The demand for quality F&B services, as well as crew service and ground services, is very strong in the Asia region

This is where the great divide begins to become apparent. The first divide is here in Asia. It is the gap between demand for quality (from LCCs and legacy carriers) and the reflected ticket prices. As the savvy know, booking in advance with the legacy carriers can lock in an all-in service at a price that comes very close to the LCCs by the time you pay for all the extras.

The survey reveals beyond doubt that travellers of all ages in the region want better food and beverage. Passengers want more choice and better quality. Also, the on-the-ground services are under increasing scrutiny as airports get busier and self-check-in areas become more chaotic.

When asked to rank preferences at the booking stage, 96.5 percent of survey respondents cited “Customer Service” as the most crucial, followed by “Food and Beverage Quality” at 93.4 percent. Then respondents indicated IFE, amenities and then finally sustainability.

This indicates the second divide.


Qatar Airways, known for its premium service, offers dine-on-demand, an expansive seat layout and a luxurious amenity kit

The experience of flying Business Class can vary significantly depending on the airline, even when booking under the same ticket. Consider a passenger travelling from Kuala Lumpur (KUL) to Helsinki (HEL) on a ticket purchased through Qatar Airways. While the entire journey could have been operated by Qatar Airways, scheduling constraints led to a segment being flown with Finnair instead. Despite the ticket price remaining the same, the contrast in service levels between the two airlines is stark.

Qatar Airways, known for its premium service, offers dine-on-demand, an expansive seat layout and a well-appointed amenity kit. In contrast, Finnair’s approach follows a more minimalist, less-is-more philosophy. The airline does not offer dine-on-demand or an extensive selection of between-meal snacks. Its Business Class amenity kit is notably basic—justified as an environmentally friendly initiative.

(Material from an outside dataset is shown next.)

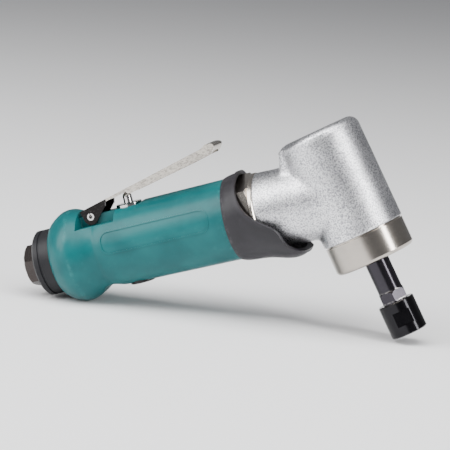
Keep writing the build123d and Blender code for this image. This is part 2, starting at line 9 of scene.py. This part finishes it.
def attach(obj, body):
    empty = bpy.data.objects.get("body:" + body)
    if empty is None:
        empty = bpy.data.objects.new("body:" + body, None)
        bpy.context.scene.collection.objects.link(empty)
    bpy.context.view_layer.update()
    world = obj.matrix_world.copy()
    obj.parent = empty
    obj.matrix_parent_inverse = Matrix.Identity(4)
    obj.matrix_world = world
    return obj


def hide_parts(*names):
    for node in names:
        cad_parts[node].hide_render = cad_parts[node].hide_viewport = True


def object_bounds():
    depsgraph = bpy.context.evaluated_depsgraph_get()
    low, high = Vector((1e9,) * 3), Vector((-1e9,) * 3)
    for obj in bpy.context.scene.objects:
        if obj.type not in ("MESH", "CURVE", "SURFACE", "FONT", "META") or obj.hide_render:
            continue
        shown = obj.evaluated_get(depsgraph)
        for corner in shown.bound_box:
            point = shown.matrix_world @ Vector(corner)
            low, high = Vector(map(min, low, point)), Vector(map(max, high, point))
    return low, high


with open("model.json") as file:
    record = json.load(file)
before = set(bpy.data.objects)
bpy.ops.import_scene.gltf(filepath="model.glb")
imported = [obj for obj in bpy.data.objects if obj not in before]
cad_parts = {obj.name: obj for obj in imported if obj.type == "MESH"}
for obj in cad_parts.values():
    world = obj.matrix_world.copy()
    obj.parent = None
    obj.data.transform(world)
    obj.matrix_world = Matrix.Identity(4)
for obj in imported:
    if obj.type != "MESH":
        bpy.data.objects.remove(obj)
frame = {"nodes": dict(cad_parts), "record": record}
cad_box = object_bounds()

# ---------------------------------------------------------------- the tool's own axes
joints = {joint["name"]: joint for joint in frame["record"]["behaviour"]["joints"]}
# where the handle's axis meets the spindle's
crossing = Vector(joints["motor_spin"]["pos_m"])
along = Vector(joints["motor_spin"]["axis"]).normalized()
down = Vector(joints["spindle_spin"]["axis"]).normalized()
side = Vector((0, 1, 0))
rise = along.cross(side).normalized()
forward = side.cross(-down).normalized()


def axes_at(origin, x_axis, y_axis, z_axis):
    """The matrix that carries millimetres on three axes of the tool into the frame's metres."""
    turn = Matrix((x_axis, y_axis, z_axis)).transposed().to_4x4()
    return Matrix.Translation(origin) @ turn @ Matrix.Scale(0.001, 4)


handle_axes = axes_at(crossing, along, side, rise)
head_axes = axes_at(crossing, forward, -side, down)


def span(name, direction):
    """Nearest and farthest reach of a node along a direction from the crossing, in metres."""
    vertices = frame["nodes"][name].data.vertices
    reaches = [(vertex.co - crossing).dot(direction) for vertex in vertices]
    return min(reaches), max(reaches)


def mapped(axes):
    """Location and rotation for a Mapping node that turns frame coordinates into a piece's own axes."""
    back = axes.to_quaternion().inverted()
    return -(back @ axes.translation), back.to_euler()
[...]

While Finnair provides a spacious seating area, it lacks the refinement and attention to detail found on other carriers such as Qatar Airways.

This disparity highlights a broader trend, particularly among European airlines, where sustainability efforts are reshaping the premium travel experience. Whether through reduced onboard offerings, carbon surcharges, or the push for passengers to contribute to sustainable aviation fuel programs, less is not more. The question remains: Are these changes genuine steps toward sustainability, or are they simply cost-cutting measures wrapped in eco-conscious branding? Here is Asia, passengers are just not buying it.

For long-haul premium passengers, survey respondents listed the “Sleep Kit” as most important, with 66.5 percent valuing this product. However, right behind is the demand for more food. Almost 60 percent of passengers want the “ability to order F&B outside of service times” on long-haul services.

What does it all mean for Asia?


Asia Correspondent Jeremy Clark says the there is a great divide in Asia between demand for quality from LCCs and legacy carriers and the reflected ticket prices

Over the past 30 to 40 years, the tables have turned 180 degrees. In the 70s and 80s, the U.S. world carriers dominated together with BOAC, Air France, Swissair and the others.

Now? It is a take-it-or-leave-it world in Europe and the U.S. where service ranks below almost every other aspect of the product.

The most important insight that the survey reveals is this: Seven out of 10 respondents said they would avoid a carrier based on previous bad inflight service. And, 15 percent would only rebook with a bad service airline if no other option is available. 

This means that 85 percent of passengers will rate and reselect an airline on the basis of the service rather than the price or the route.

So, to summarize, Asia is pampered with the best airlines that the serve the best F&B by the best crew—but still there is room for improvement. As airlines navigate the balance between service, sustainability and cost, one thing remains clear—passengers remember the experience long after the journey ends. With evolving expectations and new innovations on the horizon, the industry has an opportunity to redefine excellence in the sky.